Courtesy of Damon Davis
Lake of Dreams
When Damon Davis was a kid living in East St. Louis, his mother would bring him to her job at a church rectory, at what’s now St. Augustine Catholic Church. There, he was surrounded by stained glass windows, statues of religious icons, and gospel music.
Davis doesn’t identify as Catholic anymore, but “my first inspiration for art [came from] the art created around religion,” he says. He's now a multimedia artist, musician, and filmmaker who co-directed Whose Streets, which premiered at the Sundance Festival in 2017. The film documents the unrest in Ferguson after the fatal 2014 shooting of Michael Brown by police officer Darren Wilson. Davis also created “All Hands on Deck,” a public art project that's now part of the permanent collection at the National Museum of African American History and Culture in Washington, D.C.
But while in church, Davis heard parables that told of the human condition—stories written so well and in such fantastic detail that they have been retold for generations.
Davis wanted to tell the same types of stories as a way to reflect the community that he grew up in. He wanted to create gods that imitate the hard circumstances that the people who live in these communities go through. He wanted the gods to match Black people's imaginations.
Who would I pray to if Black people had a choice about a god and [it] wasn’t taken from them once they got here? How would those gods show up? Davis wondered.
He read and learned about Yoruba culture, Hindu mythology, Mayans, Greeks, and the Romans. Each culture had multiple gods to represent their communities and the chaos within them. Learning about these religions and cultures and combining that with wanting Black people to be viewed as fully human, Davis decided to create his “Darker Gods” trilogy.
The first part of the trilogy was a visual arts exhibit, “Darker Gods in the Garden of the Low-Hanging Heavens,” hosted at The Luminary. It introduced 12 deities reimagined as Black people who look over the Black experience. These Black gods exist in a garden that is the gateway between where our world and their world meets. Each deity has its own fables and stories to show the complexity of Black life, to challenge the tropes and stereotypes of Black people, and to reclaim their identity as humans.

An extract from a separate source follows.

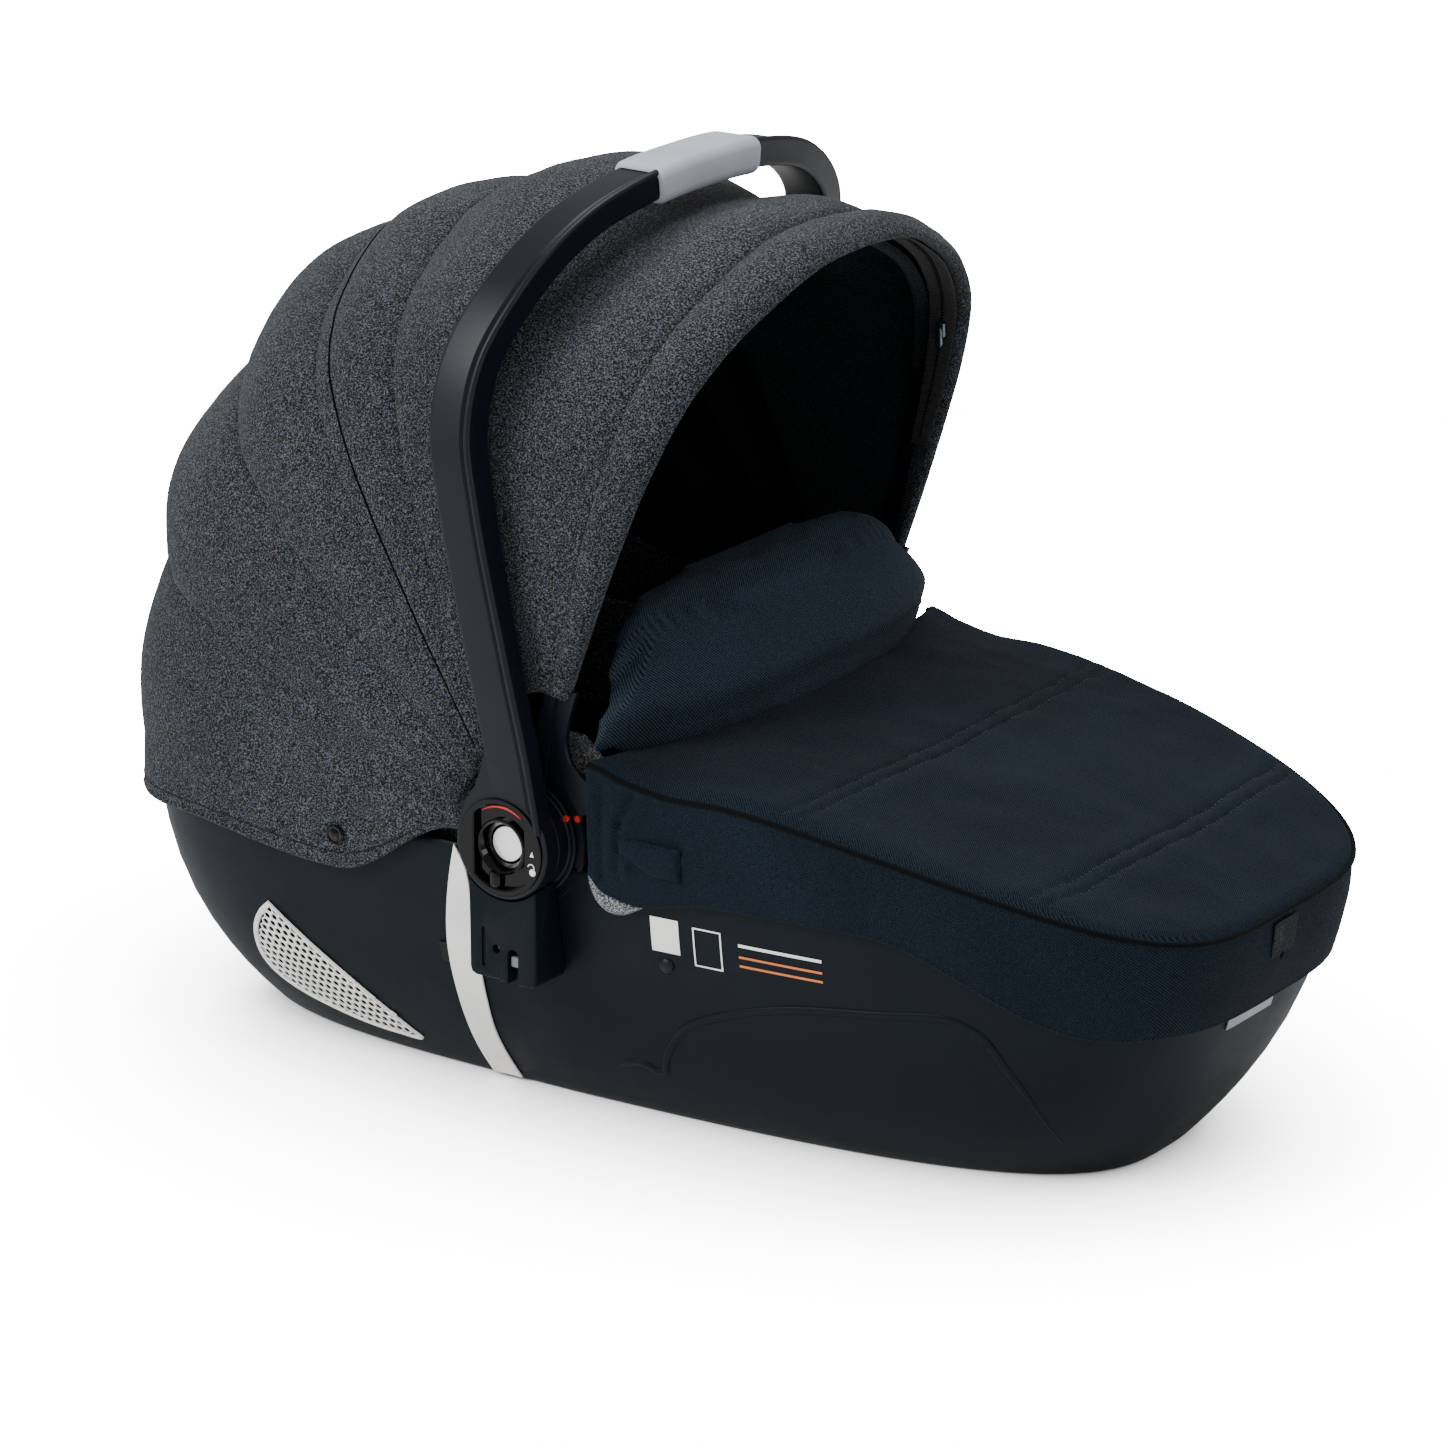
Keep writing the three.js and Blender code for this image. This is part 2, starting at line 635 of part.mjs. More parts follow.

The introduction of these deities and fables continues now in the second part of his trilogy with the “Lake of Dreams'' storyline, on display at the Betti Ono Gallery in Oakland, California. We meet John Icarus (a play on Icarus in Greek mythology), the only mortal to ever see the Garden of Low-Hanging Heavens. Icarus, who has been tarred and feathered in an attempted lynching, flaps and flails his arms. His neck is in a noose. The feathers that are bound to his arms transform the appendages into wings, and he is able to escape the hangman and find salvation in the garden.
Icarus meets a child god, Blake the Great, chained by the shore of the Lake of Dreams. Blake tells Icarus that a pale horse tricked him by offering him the enchanted chains that now hold Blake in place for a chance to drink from the Lake of Dreams. The horse drank from the lake, left Blake the Great, and continued to trick and hurt other gods and their followers. Blake the Great asks Icarus if he can find and stop the horse and retrieve the key to the chains that bind him. If he does, Icarus can then go out into the lake and fish out his wildest dreams. We know what happens to Icarus next.
St. Louis fans might not be able to visit the exhibit, but accompanying this storyline—and to create total immersion for the audience—is an album called Lake of Dreams that's streaming now as well as a short music video called Light + Water. Light + Water is a surrealist fantasy that depicts a man who falls asleep, drinks from the Lake of Dreams, and experiences a journey of hallucinations: fear, death, and eventually a path to his dreams.
The music, film, and visual art connect all of Davis’ ideas around deconstructing and reestablishing a new way to think about Black people and Blackness itself. In doing so, the "Darker Gods" trilogy not only reframes fables and tales that debunk tropes and stereotypes of Black people. It also questions the very idea of what power can become and how we can self-reflect and redefine what it means to Black people individually and as a whole.
Damon Davis’ Lake of Dreams album is available on all streaming platforms. Later in the fall, Davis will be releasing a limited-edition vinyl.